The three Magi climb a wall to reach Bethlehem. A young woman provocatively shows her lingerie, then is shown veiled and crying.
These are two in an exhibit of more than 40 editorial cartoons the United Nations hopes will raise awareness of conflicts, hunger, racial discrimination and religious extremism.
The exhibit opened in Rome Monday as part of a worldwide U.N.-backed tour.
Cartoonists from various countries contributed the works to mark U.N. International Day for Human Rights on Monday with drawings that dealt with events ranging from the repression of monks in Myanmar to the mass deaths in Darfur, Sudan.
"Cartoons are minimally verbal and they're mostly graphic, so they can go over language borders and they are effective; everybody takes a look at (them)," even people who do not read the whole newspaper, American cartoonist Jeff Danziger, whose work is in the exhibit, told The Associated Press.
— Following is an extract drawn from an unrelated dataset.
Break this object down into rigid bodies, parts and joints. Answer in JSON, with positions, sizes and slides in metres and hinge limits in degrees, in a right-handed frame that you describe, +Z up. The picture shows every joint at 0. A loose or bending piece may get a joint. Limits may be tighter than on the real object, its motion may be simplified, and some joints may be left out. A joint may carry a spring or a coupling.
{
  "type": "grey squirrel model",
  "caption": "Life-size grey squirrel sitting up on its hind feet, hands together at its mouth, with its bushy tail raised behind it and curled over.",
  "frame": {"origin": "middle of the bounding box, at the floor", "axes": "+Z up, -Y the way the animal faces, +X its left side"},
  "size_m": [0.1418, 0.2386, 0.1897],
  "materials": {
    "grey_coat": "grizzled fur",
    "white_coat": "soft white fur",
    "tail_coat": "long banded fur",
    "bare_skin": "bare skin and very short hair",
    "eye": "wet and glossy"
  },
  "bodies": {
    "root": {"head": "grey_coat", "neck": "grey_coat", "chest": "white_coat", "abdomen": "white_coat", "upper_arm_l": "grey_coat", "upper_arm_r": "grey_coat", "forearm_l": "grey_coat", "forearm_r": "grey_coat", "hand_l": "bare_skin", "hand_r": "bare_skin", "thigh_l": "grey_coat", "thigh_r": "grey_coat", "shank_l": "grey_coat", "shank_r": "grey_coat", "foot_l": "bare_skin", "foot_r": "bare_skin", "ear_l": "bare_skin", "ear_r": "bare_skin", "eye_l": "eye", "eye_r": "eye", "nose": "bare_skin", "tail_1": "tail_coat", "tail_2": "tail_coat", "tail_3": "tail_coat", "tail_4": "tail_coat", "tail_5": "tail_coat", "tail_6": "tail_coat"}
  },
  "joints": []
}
Some of the cartoons deal with the war in Iraq and violence against women.
Visitors also see cartoons on a video screen. One shows a man holding a banner reading "Yankee Go Home" while next to him a U.S. soldier holds a banner reading "We Want To Go Home."
The poster for the exhibit - featuring a man tied to a chair - is the work of Hassan Karimzadeh, an Iranian cartoonist who was allegedly pressured not to come to Rome to present his work, said Jean Plantu, a political cartoonist for the French newspaper Le Monde and one of the organizers of the show. No one at the Iranian embassy in Rome was available Monday afternoon to comment on the allegation.
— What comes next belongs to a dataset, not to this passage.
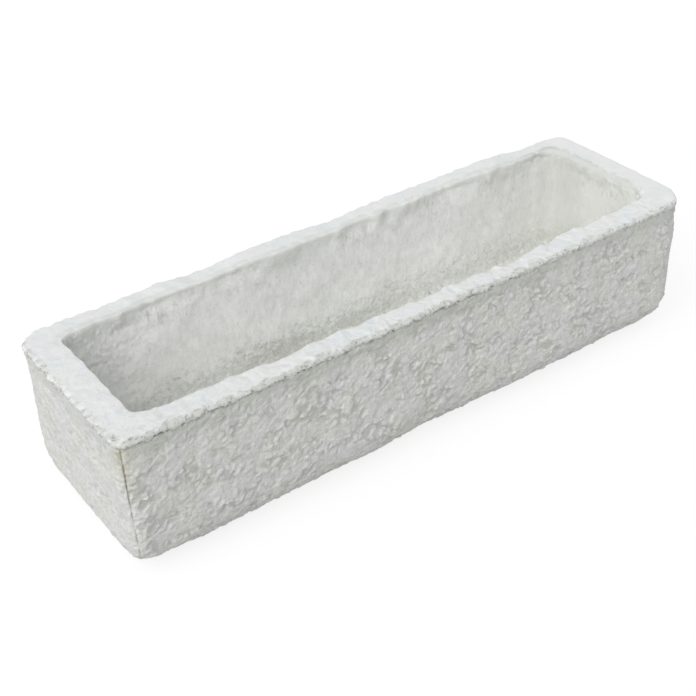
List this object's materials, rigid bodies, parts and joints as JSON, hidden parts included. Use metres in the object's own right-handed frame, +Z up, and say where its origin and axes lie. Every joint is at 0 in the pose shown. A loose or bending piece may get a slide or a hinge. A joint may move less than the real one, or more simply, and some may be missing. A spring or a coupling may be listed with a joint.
{
  "type": "flower trough planter",
  "caption": "Long rectangular cast stone flower trough with rounded lower edges, a pale mortar band along the rim, drain holes and an embedded steel cage.",
  "frame": {"origin": "on the ground under the middle of the trough", "axes": "+X along the length, the front face looks along -Y, +Z up out of the open top"},
  "size_m": [0.803, 0.248, 0.19],
  "materials": {
    "cast_stone": "rough cast, matt, grey, weathered",
    "rim_mortar": "rough mortar, matt, near white",
    "bar_steel": "plain drawn mild steel with mill scale"
  },
  "bodies": {
    "root": {"trough_body": "cast_stone", "rim_capping": "rim_mortar", "top_hoop_bar": "bar_steel", "long_bar_front": "bar_steel", "long_bar_back": "bar_steel", "stirrup_1": "bar_steel", "stirrup_2": "bar_steel", "stirrup_3": "bar_steel", "stirrup_4": "bar_steel", "stirrup_5": "bar_steel", "stirrup_6": "bar_steel"}
  },
  "joints": []
}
"We make drawings without knowing that we practice human rights everyday," said Plantu, who drew the woman in her lingerie. "Our language is the cartoon. My first language is not English, it is not French, my first language is the drawing."
The exhibit, in Rome's Auditorium, is backed by the U.N. Regional Information Center for Western Europe and runs through Jan. 10.
Plantu said the exhibit will travel to Jerusalem; Wellington, New Zealand; Berlin and Istanbul, Turkey.